DATA EXCERPTS –
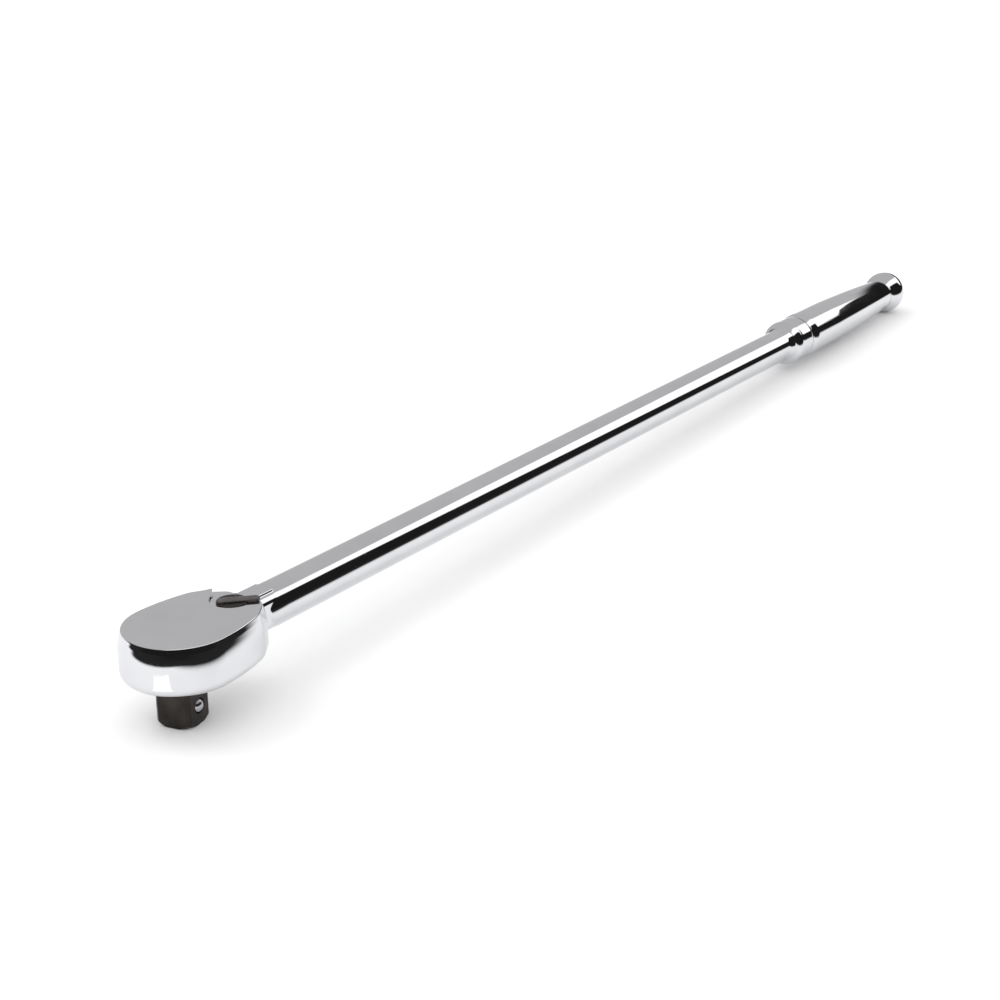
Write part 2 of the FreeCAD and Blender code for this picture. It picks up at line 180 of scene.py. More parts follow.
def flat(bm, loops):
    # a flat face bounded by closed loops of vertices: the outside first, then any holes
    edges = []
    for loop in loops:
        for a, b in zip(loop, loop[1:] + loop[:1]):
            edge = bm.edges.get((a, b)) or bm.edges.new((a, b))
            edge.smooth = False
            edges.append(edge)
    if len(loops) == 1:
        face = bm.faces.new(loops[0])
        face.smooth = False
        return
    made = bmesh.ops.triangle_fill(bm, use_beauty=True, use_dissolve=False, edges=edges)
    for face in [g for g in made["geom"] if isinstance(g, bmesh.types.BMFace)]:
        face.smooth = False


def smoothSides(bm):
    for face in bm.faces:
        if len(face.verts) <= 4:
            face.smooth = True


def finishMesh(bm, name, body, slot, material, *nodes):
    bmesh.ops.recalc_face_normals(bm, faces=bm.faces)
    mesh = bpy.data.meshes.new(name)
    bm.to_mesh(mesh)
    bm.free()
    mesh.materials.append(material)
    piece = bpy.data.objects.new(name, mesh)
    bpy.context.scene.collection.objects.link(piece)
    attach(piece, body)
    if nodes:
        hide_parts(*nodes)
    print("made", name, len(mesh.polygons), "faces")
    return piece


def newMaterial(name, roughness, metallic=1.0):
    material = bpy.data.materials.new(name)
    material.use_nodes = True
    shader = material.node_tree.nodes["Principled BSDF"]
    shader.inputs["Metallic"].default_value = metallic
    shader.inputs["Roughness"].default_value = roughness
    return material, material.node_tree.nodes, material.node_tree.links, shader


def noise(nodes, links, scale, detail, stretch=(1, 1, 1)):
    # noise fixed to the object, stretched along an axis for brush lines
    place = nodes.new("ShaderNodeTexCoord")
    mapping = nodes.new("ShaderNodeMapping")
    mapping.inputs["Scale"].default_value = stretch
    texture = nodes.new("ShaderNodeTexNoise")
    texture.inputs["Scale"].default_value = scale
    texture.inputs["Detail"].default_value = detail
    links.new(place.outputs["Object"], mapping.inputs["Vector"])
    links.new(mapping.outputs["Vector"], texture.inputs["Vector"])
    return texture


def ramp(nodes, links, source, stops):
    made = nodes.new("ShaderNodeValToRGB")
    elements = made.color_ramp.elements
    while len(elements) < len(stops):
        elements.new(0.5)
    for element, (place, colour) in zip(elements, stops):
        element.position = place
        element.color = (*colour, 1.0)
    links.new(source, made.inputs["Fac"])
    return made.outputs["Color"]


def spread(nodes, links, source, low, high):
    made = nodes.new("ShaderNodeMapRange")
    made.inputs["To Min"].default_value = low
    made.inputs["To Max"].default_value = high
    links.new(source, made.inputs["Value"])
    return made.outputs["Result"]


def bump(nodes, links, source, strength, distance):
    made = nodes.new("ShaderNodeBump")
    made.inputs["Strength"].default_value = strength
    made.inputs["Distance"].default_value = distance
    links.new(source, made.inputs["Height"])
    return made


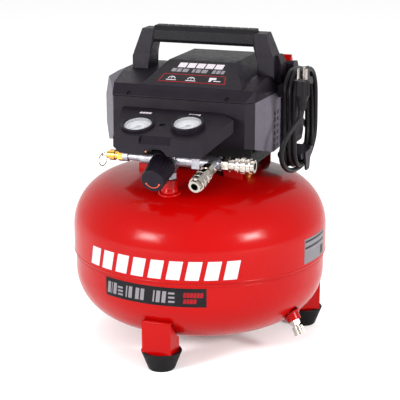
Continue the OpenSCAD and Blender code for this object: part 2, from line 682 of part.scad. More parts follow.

TASK BRIEF – Using the records above, find and show each line with the string "follow".

TASK ANSWER –
Write part 2 of the FreeCAD and Blender code for this picture. It picks up at line 180 of scene.py. More parts follow.
Continue the OpenSCAD and Blender code for this object: part 2, from line 682 of part.scad. More parts follow.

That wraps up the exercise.